Characterization of Indoor RIS-Assisted Channels at 304 GHz: Experimental Measurements, Challenges, and Future Directions

Abstract: Reconfigurable Intelligent Surfaces (RISs) are expected to play a pivotal role in future indoor ultra high data rate wireless communications as well as highly accurate three-dimensional localization and sensing, mainly due to their capability to provide flexible, cost- and power-efficient coverage extension, even under blockage conditions. However, when considering beyond millimeter wave frequencies where there exists GHz-level available bandwidth, realistic models of indoor RIS-parameterized channels verified by field-trial measurements are unavailable. In this article, we first present and characterize three RIS prototypes with $100\times100$ unit cells of half-wavelength inter-cell spacing, which were optimized to offer a specific non-specular reflection with $1$-, $2$-, and $3$-bit phase quantization at $304$ GHz. The designed static RISs were considered in an indoor channel measurement campaign carried out with a $304$ GHz channel sounder.

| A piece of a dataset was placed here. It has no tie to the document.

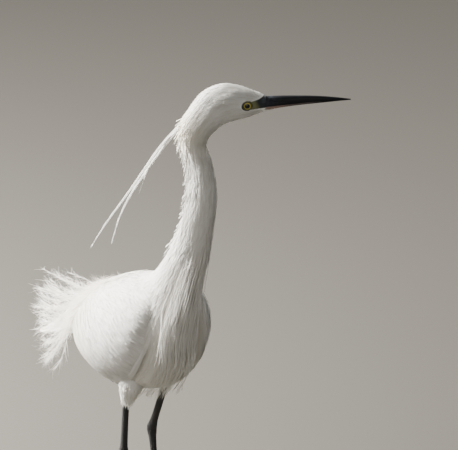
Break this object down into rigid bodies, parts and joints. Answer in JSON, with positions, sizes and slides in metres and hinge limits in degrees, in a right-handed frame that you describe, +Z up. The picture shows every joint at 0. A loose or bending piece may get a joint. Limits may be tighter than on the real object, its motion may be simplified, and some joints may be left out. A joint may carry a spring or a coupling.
{
  "type": "egret",
  "caption": "Life-size standing little egret: white plumage with loose plumes on nape, breast and back, slender black bill, black legs and yellow toes.",
  "frame": {"origin": "on the floor, under the middle of the bird's bounding box", "axes": "+Z up, along the bird's height; +X the way the breast faces; +Y to the bird's left, towards which its head is turned"},
  "size_m": [0.3572, 0.2328, 0.5078],
  "materials": {
    "plumage": "matte",
    "plumes": "matte",
    "bill": "satin",
    "lores": "satin",
    "eye": "gloss",
    "legs": "satin",
    "feet": "satin",
    "claws": "satin"
  },
  "bodies": {
    "root": {"torso": "plumage", "neck_lower": "plumage", "neck_middle": "plumage", "neck_upper": "plumage", "head": "plumage", "lores": "lores", "eye_right": "eye", "eye_left": "eye", "bill_upper": "bill", "bill_lower": "bill", "wing_right": "plumage", "wing_left": "plumage", "tail": "plumage", "back_plumes": "plumes", "breast_plumes": "plumes", "nape_plumes": "plumes", "thigh_right": "plumage", "shank_right": "legs", "tarsus_right": "legs", "foot_right": "feet", "claw_right_inner": "claws", "claw_right_middle": "claws", "claw_right_outer": "claws", "claw_right_hind": "claws", "thigh_left": "plumage", "shank_left": "legs", "tarsus_left": "legs", "foot_left": "feet", "claw_left_inner": "claws", "claw_left_middle": "claws", "claw_left_outer": "claws", "claw_left_hind": "claws"}
  },
  "joints": []
}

Channel measurements for two setups, one focusing on the transmitter-RIS-receiver path gain and the other on the angular spread of multipath components, are presented and compared with both state-of-the-art theoretical models as well as full-wave simulation results. The article is concluded with a list of challenges and research directions for RIS design and modeling of RIS-parameterized channels at THz frequencies.